Goal of the exercise: Beneath this task is a listing; retype all of it exactly.
-- Start of Supplied material --
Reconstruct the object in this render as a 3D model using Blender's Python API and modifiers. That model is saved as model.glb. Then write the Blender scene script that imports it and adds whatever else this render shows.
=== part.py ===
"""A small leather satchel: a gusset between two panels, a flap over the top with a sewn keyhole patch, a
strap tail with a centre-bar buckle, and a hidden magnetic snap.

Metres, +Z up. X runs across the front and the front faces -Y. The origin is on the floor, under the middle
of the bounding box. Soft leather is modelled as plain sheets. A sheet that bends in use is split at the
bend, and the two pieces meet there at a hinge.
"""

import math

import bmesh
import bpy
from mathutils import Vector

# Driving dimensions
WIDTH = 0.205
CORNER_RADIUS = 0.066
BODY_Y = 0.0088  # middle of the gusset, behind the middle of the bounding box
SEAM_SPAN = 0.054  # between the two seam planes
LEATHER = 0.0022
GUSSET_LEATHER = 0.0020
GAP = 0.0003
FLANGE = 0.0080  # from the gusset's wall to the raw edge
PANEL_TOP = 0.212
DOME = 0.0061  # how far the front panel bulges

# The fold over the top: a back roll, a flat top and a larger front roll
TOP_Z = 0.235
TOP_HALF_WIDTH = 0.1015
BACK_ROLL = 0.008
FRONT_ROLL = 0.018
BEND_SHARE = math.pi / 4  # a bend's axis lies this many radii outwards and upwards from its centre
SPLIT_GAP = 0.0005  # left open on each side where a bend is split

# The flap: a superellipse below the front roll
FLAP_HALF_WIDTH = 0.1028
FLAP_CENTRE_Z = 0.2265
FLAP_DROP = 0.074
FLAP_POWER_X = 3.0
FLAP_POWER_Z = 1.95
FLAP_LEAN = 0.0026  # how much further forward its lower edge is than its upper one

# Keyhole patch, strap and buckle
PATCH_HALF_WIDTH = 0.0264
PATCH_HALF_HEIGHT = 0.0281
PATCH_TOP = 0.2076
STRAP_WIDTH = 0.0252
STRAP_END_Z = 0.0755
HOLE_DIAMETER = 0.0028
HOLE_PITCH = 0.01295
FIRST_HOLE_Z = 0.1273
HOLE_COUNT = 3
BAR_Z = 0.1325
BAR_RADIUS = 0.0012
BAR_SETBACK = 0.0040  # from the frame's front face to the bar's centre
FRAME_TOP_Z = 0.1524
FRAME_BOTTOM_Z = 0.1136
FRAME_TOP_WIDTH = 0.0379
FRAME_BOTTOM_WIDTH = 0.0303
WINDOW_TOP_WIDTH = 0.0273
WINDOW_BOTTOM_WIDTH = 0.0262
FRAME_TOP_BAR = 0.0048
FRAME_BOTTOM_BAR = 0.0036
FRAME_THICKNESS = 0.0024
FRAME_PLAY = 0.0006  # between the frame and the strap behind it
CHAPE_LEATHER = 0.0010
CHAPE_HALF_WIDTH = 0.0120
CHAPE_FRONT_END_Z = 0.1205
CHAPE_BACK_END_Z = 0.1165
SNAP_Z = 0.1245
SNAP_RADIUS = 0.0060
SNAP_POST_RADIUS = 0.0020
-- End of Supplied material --
Answer for this exercise:
Reconstruct the object in this render as a 3D model using Blender's Python API and modifiers. That model is saved as model.glb. Then write the Blender scene script that imports it and adds whatever else this render shows.
=== part.py ===
"""A small leather satchel: a gusset between two panels, a flap over the top with a sewn keyhole patch, a
strap tail with a centre-bar buckle, and a hidden magnetic snap.

Metres, +Z up. X runs across the front and the front faces -Y. The origin is on the floor, under the middle
of the bounding box. Soft leather is modelled as plain sheets. A sheet that bends in use is split at the
bend, and the two pieces meet there at a hinge.
"""

import math

import bmesh
import bpy
from mathutils import Vector

# Driving dimensions
WIDTH = 0.205
CORNER_RADIUS = 0.066
BODY_Y = 0.0088  # middle of the gusset, behind the middle of the bounding box
SEAM_SPAN = 0.054  # between the two seam planes
LEATHER = 0.0022
GUSSET_LEATHER = 0.0020
GAP = 0.0003
FLANGE = 0.0080  # from the gusset's wall to the raw edge
PANEL_TOP = 0.212
DOME = 0.0061  # how far the front panel bulges

# The fold over the top: a back roll, a flat top and a larger front roll
TOP_Z = 0.235
TOP_HALF_WIDTH = 0.1015
BACK_ROLL = 0.008
FRONT_ROLL = 0.018
BEND_SHARE = math.pi / 4  # a bend's axis lies this many radii outwards and upwards from its centre
SPLIT_GAP = 0.0005  # left open on each side where a bend is split

# The flap: a superellipse below the front roll
FLAP_HALF_WIDTH = 0.1028
FLAP_CENTRE_Z = 0.2265
FLAP_DROP = 0.074
FLAP_POWER_X = 3.0
FLAP_POWER_Z = 1.95
FLAP_LEAN = 0.0026  # how much further forward its lower edge is than its upper one

# Keyhole patch, strap and buckle
PATCH_HALF_WIDTH = 0.0264
PATCH_HALF_HEIGHT = 0.0281
PATCH_TOP = 0.2076
STRAP_WIDTH = 0.0252
STRAP_END_Z = 0.0755
HOLE_DIAMETER = 0.0028
HOLE_PITCH = 0.01295
FIRST_HOLE_Z = 0.1273
HOLE_COUNT = 3
BAR_Z = 0.1325
BAR_RADIUS = 0.0012
BAR_SETBACK = 0.0040  # from the frame's front face to the bar's centre
FRAME_TOP_Z = 0.1524
FRAME_BOTTOM_Z = 0.1136
FRAME_TOP_WIDTH = 0.0379
FRAME_BOTTOM_WIDTH = 0.0303
WINDOW_TOP_WIDTH = 0.0273
WINDOW_BOTTOM_WIDTH = 0.0262
FRAME_TOP_BAR = 0.0048
FRAME_BOTTOM_BAR = 0.0036
FRAME_THICKNESS = 0.0024
FRAME_PLAY = 0.0006  # between the frame and the strap behind it
CHAPE_LEATHER = 0.0010
CHAPE_HALF_WIDTH = 0.0120
CHAPE_FRONT_END_Z = 0.1205
CHAPE_BACK_END_Z = 0.1165
SNAP_Z = 0.1245
SNAP_RADIUS = 0.0060
SNAP_POST_RADIUS = 0.0020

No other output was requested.